======== Data ========

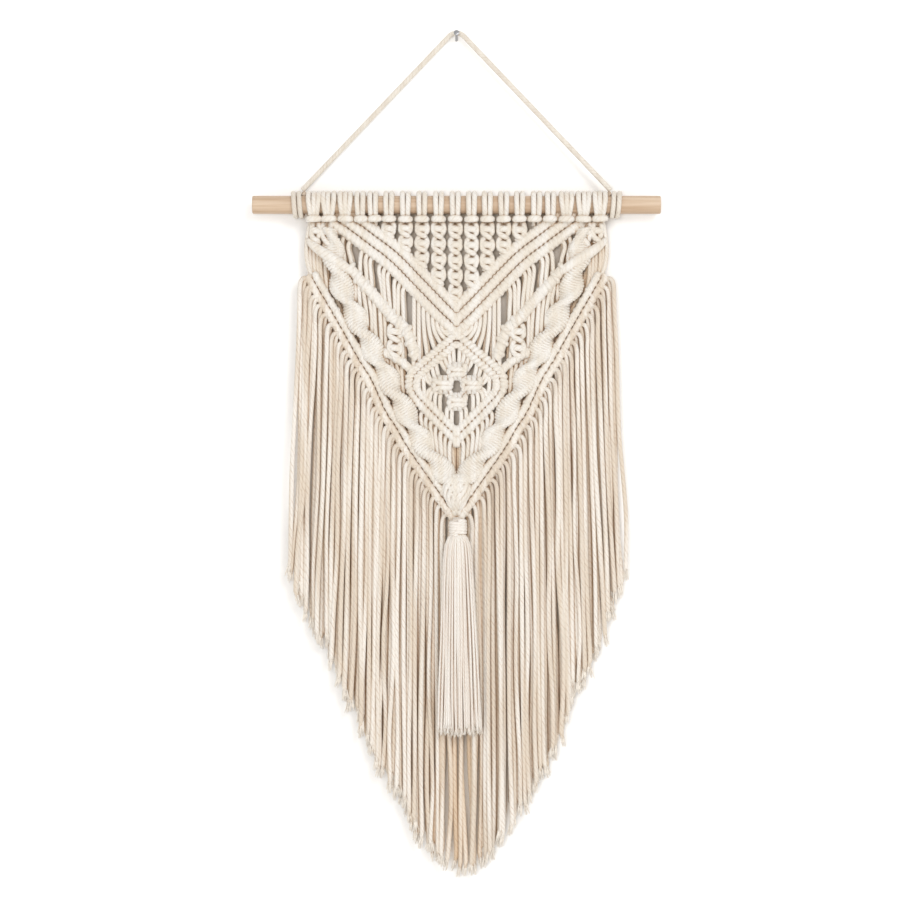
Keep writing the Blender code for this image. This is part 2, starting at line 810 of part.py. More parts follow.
def main():
    for obj in list(bpy.data.objects):
        bpy.data.objects.remove(obj, do_unlink=True)
    parts = new_collection("macrame wall hanging")
    cutters = new_collection("cutters", hidden=True)
    cotton = material("cotton cord", COTTON, 0.9)
    shade = material("cotton cord, fringe", COTTON_SHADE, 0.9)
    wood = material("pale wood", WOOD, 0.6)
    steel = material("nail steel", STEEL, 0.35, 0.9)
    finishes = {
        build_nail(parts): steel,
        build_dowel(parts): wood,
        build_hanger(parts): cotton,
        build_heading(parts, cutters): cotton,
        build_panel(parts, cutters): cotton,
        build_fringe(-1, "left", parts): shade,
        build_fringe(1, "right", parts): shade,
        build_tassel(parts, cutters): cotton,
    }
    for wrap in build_wraps(parts, cutters):
        finishes[wrap] = cotton
    for obj, finish_of in finishes.items():
        obj.data.materials.clear()
        obj.data.materials.append(finish_of)


main()
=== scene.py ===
"""The looks of a knotted cotton wall hanging: its cords, knots, fringe and tassel, its dowel and its nail.

Blender units are metres. Named sizes are millimetres, and place() turns them into metres, except where a
comment says metres. In the tables "out" is the distance from the centre line, "drop" the distance below
the nail's head, and "depth" the distance in front of the wall. A thickness is a share of the cord's. The
wall is the plane Y = 0 and the front faces -Y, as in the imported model.
"""

import math
import random
from collections import namedtuple

import bmesh
import bpy
import numpy as np
from bpy.props import FloatProperty, FloatVectorProperty, IntProperty, PointerProperty
from mathutils import Matrix, Vector


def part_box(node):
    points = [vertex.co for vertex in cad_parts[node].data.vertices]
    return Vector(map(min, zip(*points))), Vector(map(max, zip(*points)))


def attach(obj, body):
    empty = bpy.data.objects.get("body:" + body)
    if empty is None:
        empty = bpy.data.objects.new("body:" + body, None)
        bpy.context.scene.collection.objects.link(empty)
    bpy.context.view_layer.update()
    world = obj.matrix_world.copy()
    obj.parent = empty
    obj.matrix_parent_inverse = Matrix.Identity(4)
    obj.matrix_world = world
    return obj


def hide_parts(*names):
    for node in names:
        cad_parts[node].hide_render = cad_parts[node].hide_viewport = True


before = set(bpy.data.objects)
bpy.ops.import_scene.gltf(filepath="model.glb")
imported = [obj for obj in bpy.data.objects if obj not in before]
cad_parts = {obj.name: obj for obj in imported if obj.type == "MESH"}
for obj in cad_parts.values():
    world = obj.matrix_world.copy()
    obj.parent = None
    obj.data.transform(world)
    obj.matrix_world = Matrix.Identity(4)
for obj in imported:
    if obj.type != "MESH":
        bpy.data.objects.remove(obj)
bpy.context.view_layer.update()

bl_info = {
    "name": "Macrame wall hanging",
    "version": (1, 0, 0),
    "blender": (4, 5, 0),
    "location": "View3D > Sidebar > Wall hanging",
    "description": "Knots a cotton wall hanging on its dowel, and hangs it on its nail",
    "category": "Object",
}

MM = 0.001
LAY = 4.4  # length along a cord from one of its plies to the next
BODY = "root"
SIDES = ((-1, "left"), (1, "right"))
MERGE_DISTANCE = 1e-6
LINE_STEP = 2.0  # length of the pieces that a line of the pattern is drawn in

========

§ Instructions to follow: Reproduce the data shown above exactly.

§ The output:
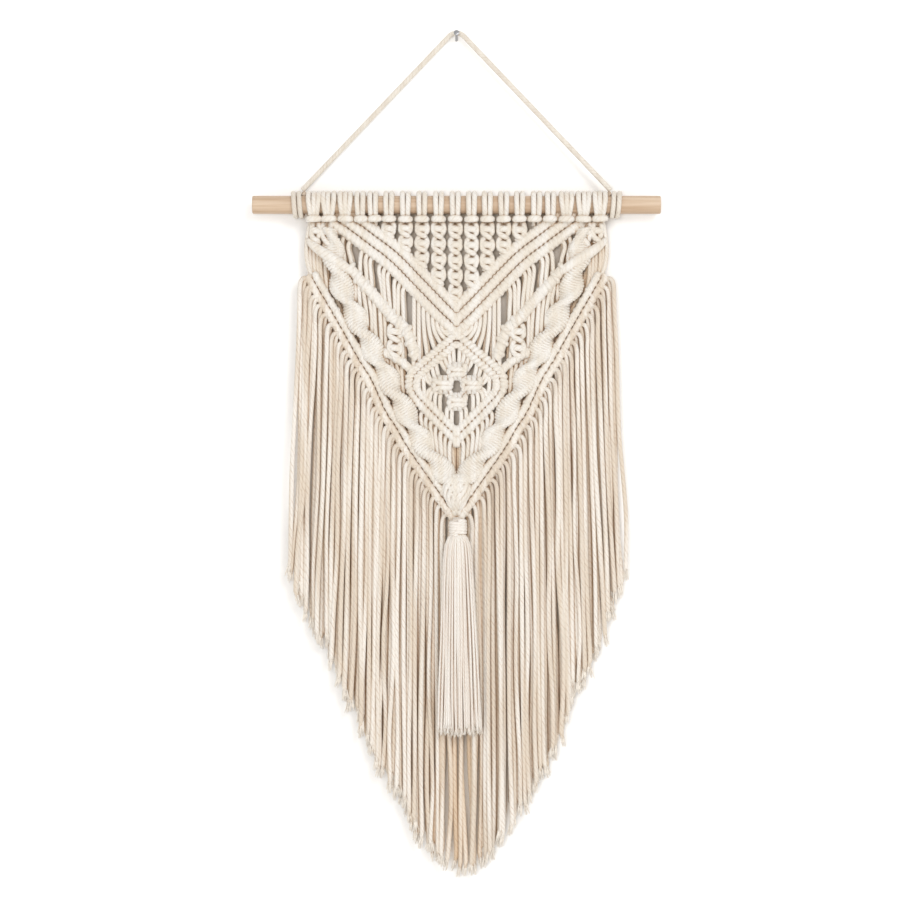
Keep writing the Blender code for this image. This is part 2, starting at line 810 of part.py. More parts follow.
def main():
    for obj in list(bpy.data.objects):
        bpy.data.objects.remove(obj, do_unlink=True)
    parts = new_collection("macrame wall hanging")
    cutters = new_collection("cutters", hidden=True)
    cotton = material("cotton cord", COTTON, 0.9)
    shade = material("cotton cord, fringe", COTTON_SHADE, 0.9)
    wood = material("pale wood", WOOD, 0.6)
    steel = material("nail steel", STEEL, 0.35, 0.9)
    finishes = {
        build_nail(parts): steel,
        build_dowel(parts): wood,
        build_hanger(parts): cotton,
        build_heading(parts, cutters): cotton,
        build_panel(parts, cutters): cotton,
        build_fringe(-1, "left", parts): shade,
        build_fringe(1, "right", parts): shade,
        build_tassel(parts, cutters): cotton,
    }
    for wrap in build_wraps(parts, cutters):
        finishes[wrap] = cotton
    for obj, finish_of in finishes.items():
        obj.data.materials.clear()
        obj.data.materials.append(finish_of)


main()
=== scene.py ===
"""The looks of a knotted cotton wall hanging: its cords, knots, fringe and tassel, its dowel and its nail.

Blender units are metres. Named sizes are millimetres, and place() turns them into metres, except where a
comment says metres. In the tables "out" is the distance from the centre line, "drop" the distance below
the nail's head, and "depth" the distance in front of the wall. A thickness is a share of the cord's. The
wall is the plane Y = 0 and the front faces -Y, as in the imported model.
"""

import math
import random
from collections import namedtuple

import bmesh
import bpy
import numpy as np
from bpy.props import FloatProperty, FloatVectorProperty, IntProperty, PointerProperty
from mathutils import Matrix, Vector


def part_box(node):
    points = [vertex.co for vertex in cad_parts[node].data.vertices]
    return Vector(map(min, zip(*points))), Vector(map(max, zip(*points)))


def attach(obj, body):
    empty = bpy.data.objects.get("body:" + body)
    if empty is None:
        empty = bpy.data.objects.new("body:" + body, None)
        bpy.context.scene.collection.objects.link(empty)
    bpy.context.view_layer.update()
    world = obj.matrix_world.copy()
    obj.parent = empty
    obj.matrix_parent_inverse = Matrix.Identity(4)
    obj.matrix_world = world
    return obj


def hide_parts(*names):
    for node in names:
        cad_parts[node].hide_render = cad_parts[node].hide_viewport = True


before = set(bpy.data.objects)
bpy.ops.import_scene.gltf(filepath="model.glb")
imported = [obj for obj in bpy.data.objects if obj not in before]
cad_parts = {obj.name: obj for obj in imported if obj.type == "MESH"}
for obj in cad_parts.values():
    world = obj.matrix_world.copy()
    obj.parent = None
    obj.data.transform(world)
    obj.matrix_world = Matrix.Identity(4)
for obj in imported:
    if obj.type != "MESH":
        bpy.data.objects.remove(obj)
bpy.context.view_layer.update()

bl_info = {
    "name": "Macrame wall hanging",
    "version": (1, 0, 0),
    "blender": (4, 5, 0),
    "location": "View3D > Sidebar > Wall hanging",
    "description": "Knots a cotton wall hanging on its dowel, and hangs it on its nail",
    "category": "Object",
}

MM = 0.001
LAY = 4.4  # length along a cord from one of its plies to the next
BODY = "root"
SIDES = ((-1, "left"), (1, "right"))
MERGE_DISTANCE = 1e-6
LINE_STEP = 2.0  # length of the pieces that a line of the pattern is drawn in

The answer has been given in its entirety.